* begin *

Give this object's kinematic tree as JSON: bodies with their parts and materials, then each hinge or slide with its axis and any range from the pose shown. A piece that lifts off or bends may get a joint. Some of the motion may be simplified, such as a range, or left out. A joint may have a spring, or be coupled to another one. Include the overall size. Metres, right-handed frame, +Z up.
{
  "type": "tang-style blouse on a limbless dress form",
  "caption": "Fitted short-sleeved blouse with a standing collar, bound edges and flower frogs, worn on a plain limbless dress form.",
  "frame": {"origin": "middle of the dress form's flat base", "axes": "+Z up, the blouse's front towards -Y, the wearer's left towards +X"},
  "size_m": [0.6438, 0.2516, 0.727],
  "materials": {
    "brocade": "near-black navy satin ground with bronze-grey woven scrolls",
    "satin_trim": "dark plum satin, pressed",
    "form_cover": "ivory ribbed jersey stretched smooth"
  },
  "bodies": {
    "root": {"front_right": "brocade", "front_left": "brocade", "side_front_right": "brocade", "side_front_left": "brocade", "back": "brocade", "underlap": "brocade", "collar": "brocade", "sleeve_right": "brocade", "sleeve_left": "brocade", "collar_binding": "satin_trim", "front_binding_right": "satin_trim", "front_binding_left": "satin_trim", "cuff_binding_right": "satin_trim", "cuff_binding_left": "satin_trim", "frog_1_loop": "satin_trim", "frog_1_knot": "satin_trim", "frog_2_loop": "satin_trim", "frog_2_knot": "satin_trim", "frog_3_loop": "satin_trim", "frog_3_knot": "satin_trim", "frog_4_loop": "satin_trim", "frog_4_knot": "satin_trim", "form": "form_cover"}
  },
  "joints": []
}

* end *

Prompt: Return all the data above once more, precisely as given.

Worked solution:
Give this object's kinematic tree as JSON: bodies with their parts and materials, then each hinge or slide with its axis and any range from the pose shown. A piece that lifts off or bends may get a joint. Some of the motion may be simplified, such as a range, or left out. A joint may have a spring, or be coupled to another one. Include the overall size. Metres, right-handed frame, +Z up.
{
  "type": "tang-style blouse on a limbless dress form",
  "caption": "Fitted short-sleeved blouse with a standing collar, bound edges and flower frogs, worn on a plain limbless dress form.",
  "frame": {"origin": "middle of the dress form's flat base", "axes": "+Z up, the blouse's front towards -Y, the wearer's left towards +X"},
  "size_m": [0.6438, 0.2516, 0.727],
  "materials": {
    "brocade": "near-black navy satin ground with bronze-grey woven scrolls",
    "satin_trim": "dark plum satin, pressed",
    "form_cover": "ivory ribbed jersey stretched smooth"
  },
  "bodies": {
    "root": {"front_right": "brocade", "front_left": "brocade", "side_front_right": "brocade", "side_front_left": "brocade", "back": "brocade", "underlap": "brocade", "collar": "brocade", "sleeve_right": "brocade", "sleeve_left": "brocade", "collar_binding": "satin_trim", "front_binding_right": "satin_trim", "front_binding_left": "satin_trim", "cuff_binding_right": "satin_trim", "cuff_binding_left": "satin_trim", "frog_1_loop": "satin_trim", "frog_1_knot": "satin_trim", "frog_2_loop": "satin_trim", "frog_2_knot": "satin_trim", "frog_3_loop": "satin_trim", "frog_3_knot": "satin_trim", "frog_4_loop": "satin_trim", "frog_4_knot": "satin_trim", "form": "form_cover"}
  },
  "joints": []
}